La conclusion que je peux déjà tirer de cette expérience qui débute à peine, c'est que pas loin de 25 ans après la sortie du M1 (et oui, déjà !) et Korg est bien toujours, pour moi, le roi des workstations ! La concurrence a bien essayé de proposer des workstations similaires au niveau des fonctions et de l'usage prévu, mais Korg conserve une longueur d'avance en matière de machines « tout-en-un ». En tant que « bête de somme » de mon studio, le K
ronos offre d'énormes possibilités, presque sans limites.
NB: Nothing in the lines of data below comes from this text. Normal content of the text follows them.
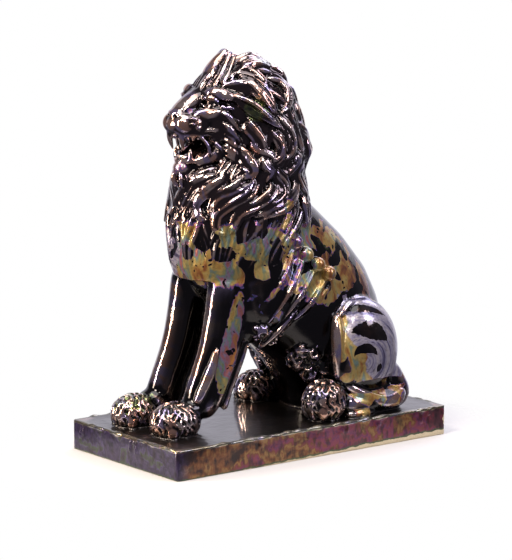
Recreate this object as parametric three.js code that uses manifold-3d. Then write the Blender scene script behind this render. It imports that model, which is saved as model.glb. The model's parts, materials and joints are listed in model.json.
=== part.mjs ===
// A glazed ceramic lion, seated upright on a rectangular plinth, moulded and fired as one piece.
// Millimetres. +Z is up, the lion faces -Y, and its left side is +X.
// The origin is the centre of the underside.
import * as THREE from "three";
import { mergeVertices } from "three/addons/utils/BufferGeometryUtils.js";
import Module from "manifold-3d";

const wasm = await Module();
wasm.setup();

// Driving sizes
const PLINTH = { length: 338, width: 178, height: 30, corner: 4, edge: 1.8 };
const GROUND = PLINTH.height; // the level that the paws stand on
const LEG = { apart: 30, thick: 18 }; // a foreleg's distance from the middle, and half its width
const LOCK = { wide: 11, deep: 8.5 }; // half the width and thickness of a lock of hair
const KNOB = 8; // radius of the round curls on the shoulder

// Level slices, from below: height, how far back the middle lies, half width, half depth
const TRUNK = [
  [24, 98, 60, 58],
  [50, 94, 61, 60],
  [80, 82, 61, 70],
  [110, 61, 60, 84],
  [140, 40, 59, 94],
  [170, 18, 58, 101],
  [205, 0, 55, 93],
  [235, -3, 46, 62],
  [262, -12, 34, 40],
];
const MANE = [
  [172, -35, 54, 60],
  [188, -35, 60, 64],
  [209, -33, 63, 66],
  [229, -31, 63, 67],
  [247, -28, 61, 64],
  [277, -31, 55, 60],
  [298, -15, 57, 53],
  [314, -15, 54, 48],
  [338, -17, 49, 41],
  [358, -19, 43, 35],
  [371, -23, 33, 25],
  [381, -28, 20, 16],
  [388, -32, 6, 5],
];

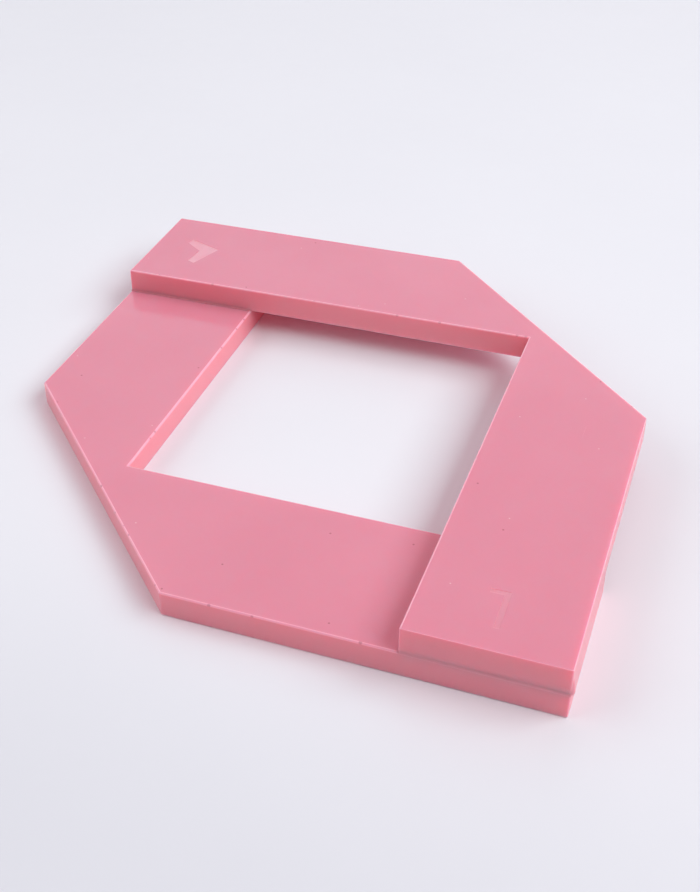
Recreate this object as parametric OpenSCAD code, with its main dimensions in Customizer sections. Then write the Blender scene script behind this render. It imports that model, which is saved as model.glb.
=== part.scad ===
// Corner mitre template for covering book boards and box corners.
// Two L-shaped plates cut from acrylic sheet are cemented one on the other, turned half a turn
// apart. Their arms enclose a square window. Each plate has a right-angled inner corner, which
// takes the corner of a board, and a straight mitre across its outer corner, which guides the
// knife or the scoring tool. The two mitres stand at two distances, for two board thicknesses,
// and the template is turned over to use the other one.

/* [Plates] */
// Length of each outer side
side = 70; // [64:1:90]
// Thickness of the acrylic sheet
sheet = 3; // [2:0.5:5]

/* [Lower plate] */
// Width of the arm along the left side
lower_left_arm = 17.4; // [16:0.1:20]
// Width of the arm along the front side
lower_front_arm = 17.8; // [16:0.1:20]
// Length that the mitre takes off each outer side
lower_mitre = 29.6; // [26:0.1:31]

/* [Upper plate] */
// Width of the arm along the right side
upper_right_arm = 16; // [15:0.1:20]
// Width of the arm along the back side
upper_back_arm = 16.4; // [15:0.1:20]
// Length that the mitre takes off each outer side
upper_mitre = 28.9; // [26:0.1:29.5]

/* [Cement joints] */
// Thickness of the cement film between the plates
film = 0.05; // [0.05:0.05:0.2]

/* [Engraved marks] */
// Depth of the frosted engraving
mark_depth = 0.05; // [0.05:0.05:0.4]
// Length of the chevron from its point to the outer corners of its two arms
chevron_length = 3.4; // [3:0.1:5]
// Width of the chevron between the outer corners of its two arms
chevron_width = 6.8; // [4:0.1:7]
// Thickness of the chevron behind its point
chevron_waist = 2.6; // [1.5:0.1:2.8]
// Width of each of the chevron's arms at its end
chevron_end = 1.1; // [0.6:0.1:1.3]
// Length of the corner tick's bar
tick_bar = 2; // [1.5:0.1:4]
// Length of the corner tick's stem
tick_stem = 5.2; // [3:0.1:6]
// Width of both strokes of the corner tick
tick_stroke = 0.6; // [0.4:0.1:1]

/* [Hidden] */
half = side / 2;
upper_z = sheet + film;
top_z = upper_z + sheet;
// The chevron's point, in from the left side and from the back side, and its turn
chevron_in = [9, 7.3];
chevron_turn = 24;
// The corner tick's outer corner, in from the right side and from the front side
tick_in = [7.4, 8.1];
// How far the engraving cut starts above the top face
over = 1;

// Outline of an L with a mitred corner. The corner is at [0, 0], one arm runs along +X and the
// other along +Y, and each arm has its own width.
module mitred_l(x_arm_width, y_arm_width, mitre) {
  polygon([
    [mitre, 0],
    [side, 0],
    [side, x_arm_width],
    [y_arm_width, x_arm_width],
    [y_arm_width, side],
    [0, side],
    [0, mitre]
  ]);
}

// Chevron that points along +X, with its point at the origin and its arms cut off square.
module chevron() {
  outer = [-chevron_length, chevron_width / 2];
  inner = outer + chevron_end * [-outer.y, outer.x] / norm(outer);
  polygon([
    [0, 0],
    outer,
    inner,
    [-chevron_waist, 0],
    [inner.x, -inner.y],
    [outer.x, -outer.y]
  ]);
}

// Corner tick with its outer corner at the origin, a bar to the left and a stem to the front.
module corner_tick() {
  polygon([
    [0, 0],
    [0, -tick_stem],
    [-tick_stroke, -tick_stem],
    [-tick_stroke, -tick_stroke],
    [-tick_bar, -tick_stroke],
    [-tick_bar, 0]
  ]);
}

module engraved_marks() {
  translate([-half + chevron_in[0], half - chevron_in[1]]) rotate(chevron_turn) chevron();
  translate([half - tick_in[0], -half + tick_in[1]]) corner_tick();
}

// The mitred corner is at the front left.
module lower_plate() {
  color("#e58fa6")
    translate([-half, -half, 0])
      linear_extrude(sheet)
        mitred_l(lower_front_arm, lower_left_arm, lower_mitre);
}

// The mitred corner is at the back right, and both marks are cut into the top face.
module upper_plate() {
  color("#ea9ab1")
    difference() {
      translate([half, half, upper_z])
        rotate(180)
          linear_extrude(sheet)
            mitred_l(upper_back_arm, upper_right_arm, upper_mitre);
      translate([0, 0, top_z - mark_depth])
        linear_extrude(mark_depth + over)
          engraved_marks();
    }
}

// Cement film that fills the joint between two corner points.
module cement_film(low, high) {
  color("#d9788f")
    translate([low[0], low[1], sheet])
      cube([high[0] - low[0], high[1] - low[1], film]);
}

module back_left_cement_film() {
  cement_film([-half, half - upper_back_arm], [-half + lower_left_arm, half]);
}

module front_right_cement_film() {
  cement_film([half - upper_right_arm, -half], [half, -half + lower_front_arm]);
}

lower_plate();
upper_plate();
back_left_cement_film();
front_right_cement_film();
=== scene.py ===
"""Corner mitre template: two pink acrylic plates, cemented half a turn apart, on a pale table."""

import math

import bmesh
import bpy
from mathutils import Matrix, Vector


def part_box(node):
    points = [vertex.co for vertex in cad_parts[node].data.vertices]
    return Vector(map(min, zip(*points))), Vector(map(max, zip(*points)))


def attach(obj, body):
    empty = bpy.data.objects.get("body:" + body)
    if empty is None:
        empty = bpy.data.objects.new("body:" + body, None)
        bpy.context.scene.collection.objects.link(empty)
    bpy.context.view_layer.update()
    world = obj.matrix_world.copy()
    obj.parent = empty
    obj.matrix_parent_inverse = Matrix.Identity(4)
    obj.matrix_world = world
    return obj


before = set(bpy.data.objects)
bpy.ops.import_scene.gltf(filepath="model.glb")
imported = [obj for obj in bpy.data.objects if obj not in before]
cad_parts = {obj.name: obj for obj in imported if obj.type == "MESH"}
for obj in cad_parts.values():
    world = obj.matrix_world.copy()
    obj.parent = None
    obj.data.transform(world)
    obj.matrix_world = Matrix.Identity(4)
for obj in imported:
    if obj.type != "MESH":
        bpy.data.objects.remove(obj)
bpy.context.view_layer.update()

MM = 0.001
# Two places closer together than this count as the same.
SAME = 0.01 * MM

# ---------------------------------------------------------------- places, from the frame

lower_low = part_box("lower_plate")[0]
upper_low, upper_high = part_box("upper_plate")
TOP_Z = upper_high.z
MARK_DEPTH = 0.05 * MM


# ---------------------------------------------------------------- node helpers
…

Je ne connais aucun synthétiseur à l'heure actuelle capable d'envoyer un son d'orgue virtuel vers un filtre de MS-20 tout en permettant l'évolution du son grâce à un joystick vectoriel ! Pouvoir traiter un son EXi1 et envoyer le résultat en tant qu'entrée audio dans l'EXi2, c'est quand même fortiche ! Ce synthétiseur permet d'imaginer le développement de sons de synthèse les plus fous, tout en améliorant la qualité des échantillons utilisés pour émuler les instruments classiques. À mon niveau d'amateur éclairé, je dis * :

M'sieur Korg,

Kimi ni hakushu wo okurou okuritai, (je dis que tu as le droit de t'applaudir)
Kimi ni hakushu wo okucchae ! (allez, donne-toi une salve d'applaudissements)

François


* Paroles extraites de la chanson Bravo/Bravo du groupe Buono!